Got 'RuntimeError: CUDNN_STATUS_INTERNAL_ERROR' in nn.functional.py conv3d()

JustnLiu · August 16, 2018, 4:11am

Hi,

I was trying to train GoogLeNet on a server with multiple GPUs using python3 + pytorch 0.3.1.post2. However, I keep getting this error: ‘RuntimeError: CUDNN_STATUS_INTERNAL_ERROR’. It seems like this error happens when conv3d() is called. The complete error message is below. Could anyone help me out with it?

Thanks

File “main.py”, line 220, in class_reg_eval
outputs = combined_classifier.net(event_data)
File “/home/junzel2/anaconda2/envs/py36/lib/python3.6/site-packages/torch/nn/modules/module.py”, line 357, in call
result = self.forward(*input, **kwargs)
File “/home/junzel2/Triforce_CaloML/Architectures/GoogLeNet.py”, line 142, in forward
x = self.pre_layers(x)
File “/home/junzel2/anaconda2/envs/py36/lib/python3.6/site-packages/torch/nn/modules/module.py”, line 357, in call
result = self.forward(*input, **kwargs)
File “/home/junzel2/anaconda2/envs/py36/lib/python3.6/site-packages/torch/nn/modules/container.py”, line 67, in forward
input = module(input)
File “/home/junzel2/anaconda2/envs/py36/lib/python3.6/site-packages/torch/nn/modules/module.py”, line 357, in call
result = self.forward(*input, **kwargs)
File “/home/junzel2/anaconda2/envs/py36/lib/python3.6/site-packages/torch/nn/modules/conv.py”, line 388, in forward
self.padding, self.dilation, self.groups)
File “/home/junzel2/anaconda2/envs/py36/lib/python3.6/site-packages/torch/nn/functional.py”, line 126, in conv3d
return f(input, weight, bias)
RuntimeError: CUDNN_STATUS_INTERNAL_ERROR

Updates:
I have tried several solutions I found with Google. I’ve tried ‘rm -rf ~/.nv’, ‘torch.backends.cudnn.benchmark = False’, etc. But they all didn’t work.

ptrblck · August 16, 2018, 9:59am

Is your code running on CPU?
Also, could you update to the latest release and check it again or do you need this PyTorch version for some reason?

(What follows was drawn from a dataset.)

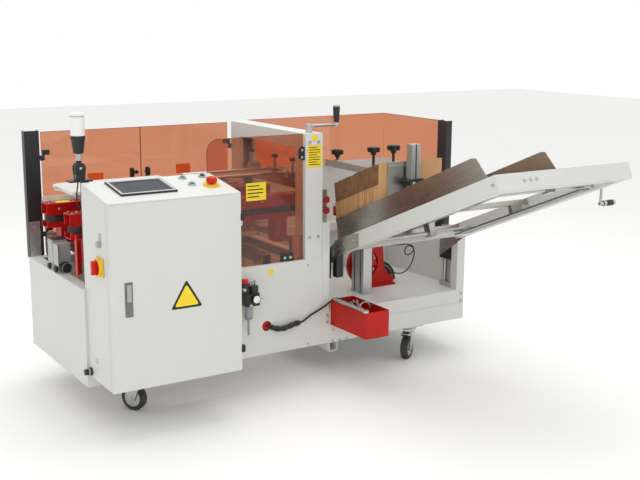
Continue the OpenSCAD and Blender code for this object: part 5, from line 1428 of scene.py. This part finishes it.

JustnLiu · August 17, 2018, 12:59am

Thanks for your reply.
The code is running on GPUs. I have just updated PyTorch to 0.4.1, and ‘CUDNN_STATUS_INTERNAL_ERROR’ is gone. My GoogLeNet was working fine on 0.3.1 previously, and just went wrong recently. It is a weird error tho.
Thanks for your suggestion and it is runnable now.